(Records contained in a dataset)
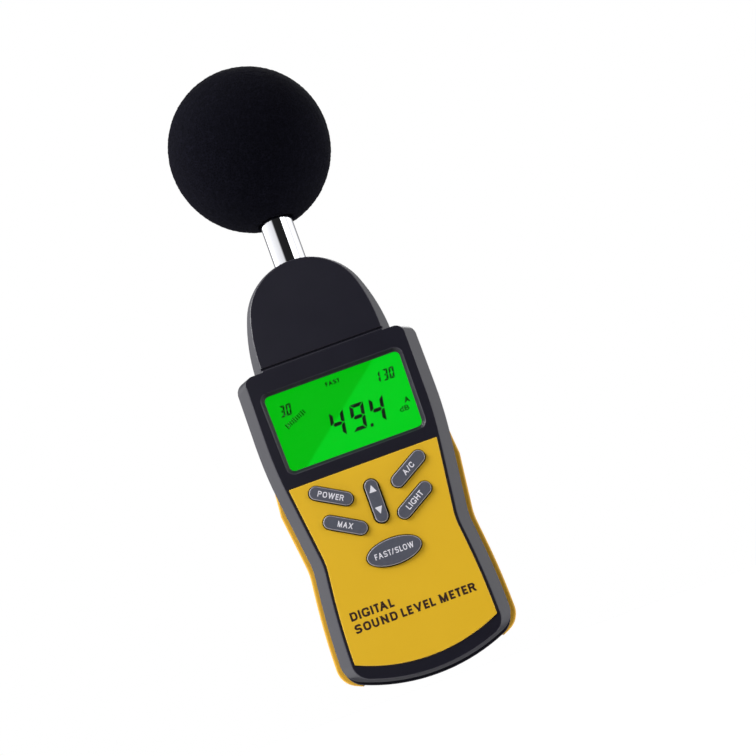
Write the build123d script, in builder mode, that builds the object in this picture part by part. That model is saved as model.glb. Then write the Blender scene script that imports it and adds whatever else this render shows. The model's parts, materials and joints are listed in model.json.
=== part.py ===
"""Handheld sound level meter with a foam windscreen, as separate named pieces.

Frame: origin at the mouth of the rear tripod bush, +Z along the long axis towards the
microphone, +Y out of the back, so the keys and the display face -Y. Millimetres.
Depths are counted from the back face towards the front, so a depth d lies at y = -d.
"""

import math
import os

from build123d import *

# ---------------------------------------------------------------- driving dimensions
# body, seen from the front
BODY_WIDTH = 70.0  # across the display
BODY_LENGTH = 121.8  # top edge to bottom edge, without the head
WAIST_INSET = 5.2  # each side, at the narrowest place
HIP_INSET = 3.0  # each side, at the lower end
SHOULDER_DROP = 34.8  # top edge to the corner where the sides start to draw in
HIP_RISE = 18.16  # bottom corner to the hip, where the sides turn in towards the waist
WAIST_RISE = 22.0  # hip to the waist
TOP_CORNER_RADIUS = 4.4
SMALLEST_TOP_CORNER = 3.4  # left of it where the outline is drawn in
SHOULDER_RADIUS = 160.0
WAIST_RADIUS = 25.0
HIP_RADIUS = 260.0
BOTTOM_RADIUS = 70.0
BOTTOM_CORNER_RADIUS = 8.0
SMALLEST_BOTTOM_CORNER = 1.0
WALL = 2.2
CUT_SPARE = 2.0  # how far a cut runs past the surface it opens
FRONT_DEPTH = 14.0  # front face to the parting plane
BEVEL_WIDTH = 4.2  # side bevel, seen from the front
BEVEL_DEPTH = 5.5
BOTTOM_BEVEL = 1.2
REAR_DROP = 1.4  # the rear shell's rim below the front shell
REAR_ROUND = 3.6
LIP_THICKNESS = 1.0
LIP_HEIGHT = 1.5
LIP_GAP = 0.1

# head, the dome that holds the microphone tube
HEAD_WIDTH = 53.4
HEAD_HEIGHT = 38.6  # body's top edge to the top of the dome
HEAD_TOP_RADIUS = 23.8
HEAD_SHOULDER_ANGLE = 20.0
HEAD_STEP = 1.1  # dome face behind the body's face
HEAD_TOP_WALL = 2.55
HEAD_BEVEL_START = 0.3  # straight side left under the dome's thin top edge
HEAD_ROUND = 2.4
HEAD_ROOT = 4.0  # how far the dome runs down into the body
GROOVE_RISE = 1.3
GROOVE_WIDTH = 0.8
GROOVE_DEPTH = 0.7

# display
WINDOW_SIDE_MARGIN = 4.55
WINDOW_TAPER = 0.85  # each side, narrower at the bottom
WINDOW_HEIGHT = 29.2
WINDOW_TOP_MARGIN = 8.9
WINDOW_CORNER = 2.0
WINDOW_BEVEL = 1.3
WINDOW_BEVEL_DEPTH = 1.4
LENS_OVERLAP = 1.4
LENS_THICKNESS = 1.2
LENS_GAP = 0.6
GLASS_THICKNESS = 1.1
GLASS_OVERLAP = 0.8
GLASS_LEDGE = 2.5
BACKLIGHT_THICKNESS = 3.0
STRIP_GAP = 0.25  # rubber strip to the rear glass and to the ledge's end
BOARD_GAP = 0.4
FRAME_WALL = 0.9
FRAME_CLEARANCE = 0.15

# yellow face panel
PANEL_DROP = 6.1  # window's bottom edge to the panel's top edge
PANEL_GAP = 1.2  # to the side bevel
PANEL_BOTTOM_MARGIN = 5.8
PANEL_THICKNESS = 1.2
PANEL_SEAT = 0.8
PANEL_CLEARANCE = 0.1
PANEL_ROUND = 0.3

# keys: centre x, centre below the panel's top edge, turn in degrees
KEY_PLACES = {
    "power_key": (-14.7, 7.2, -30.0),
    "max_key": (-13.3, 18.8, -30.0),
    "weighting_key": (14.7, 7.4, 30.0),
    "light_key": (13.0, 18.8, 30.0),
    "level_key": (0.0, 14.4, 90.0),
    "speed_key": (0.0, 33.3, 0.0),
}
KEY_LENGTH = 16.0
KEY_WIDTH = 4.8
SPEED_KEY_WIDTH = 20.2
SPEED_KEY_HEIGHT = 9.3
KEY_GAP = 0.3
ROCKER_GAP = 0.45
KEY_PROUD = 1.2
KEY_ROUND = 0.5
KEY_FLANGE = 0.8
KEY_FLANGE_THICKNESS = 0.8
KEY_FLANGE_GAP = 0.1
KEY_FOOT_INSET = 0.8
KEY_TRAVEL = 0.8
KEY_SPARE = 0.2
PILL_THICKNESS = 0.4
PILL_INSET = 0.5
MAT_THICKNESS = 1.0
MAT_SIDE = 10.0  # from the body's side
MAT_HOLE_GAP = 0.5
ROCKER_MAT_GAP = 1.3
ROCKER_PILL_SIZE = 3.0
ROCKER_PILL_SPACING = 10.4

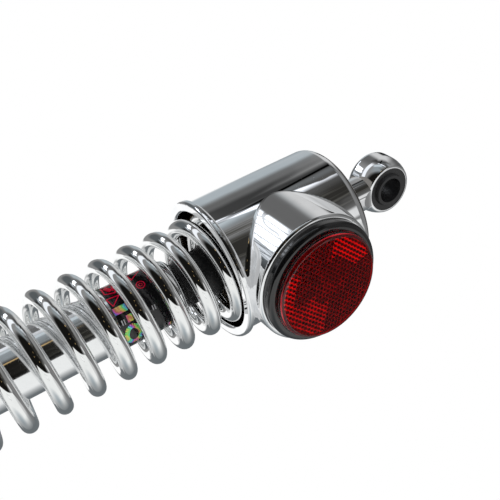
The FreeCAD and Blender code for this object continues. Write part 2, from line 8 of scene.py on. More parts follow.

● **What this task involves**
Please copy only these lines, exactly: the first line of the records through the line containing "from build123d import *", ends included.

● **Written response**
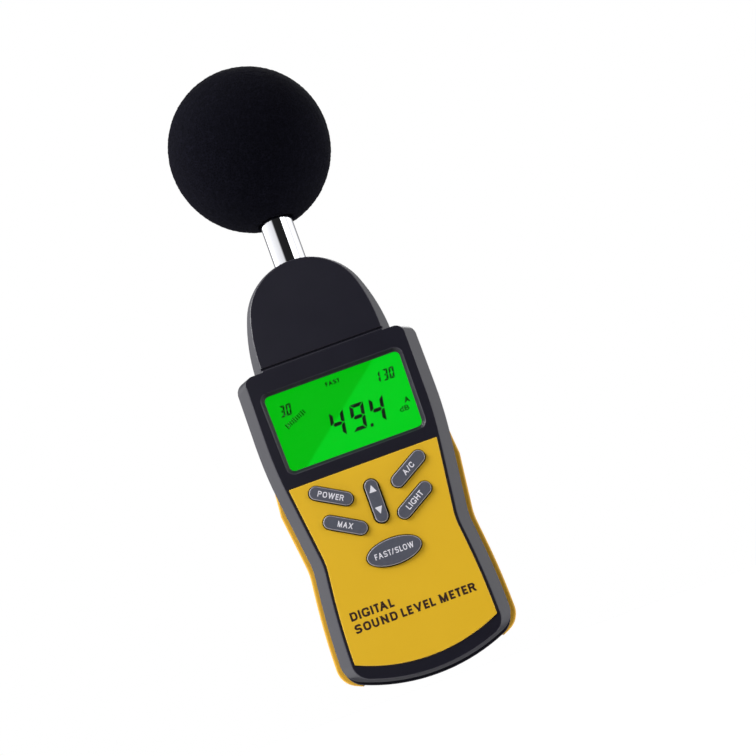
Write the build123d script, in builder mode, that builds the object in this picture part by part. That model is saved as model.glb. Then write the Blender scene script that imports it and adds whatever else this render shows. The model's parts, materials and joints are listed in model.json.
=== part.py ===
"""Handheld sound level meter with a foam windscreen, as separate named pieces.

Frame: origin at the mouth of the rear tripod bush, +Z along the long axis towards the
microphone, +Y out of the back, so the keys and the display face -Y. Millimetres.
Depths are counted from the back face towards the front, so a depth d lies at y = -d.
"""

import math
import os

from build123d import *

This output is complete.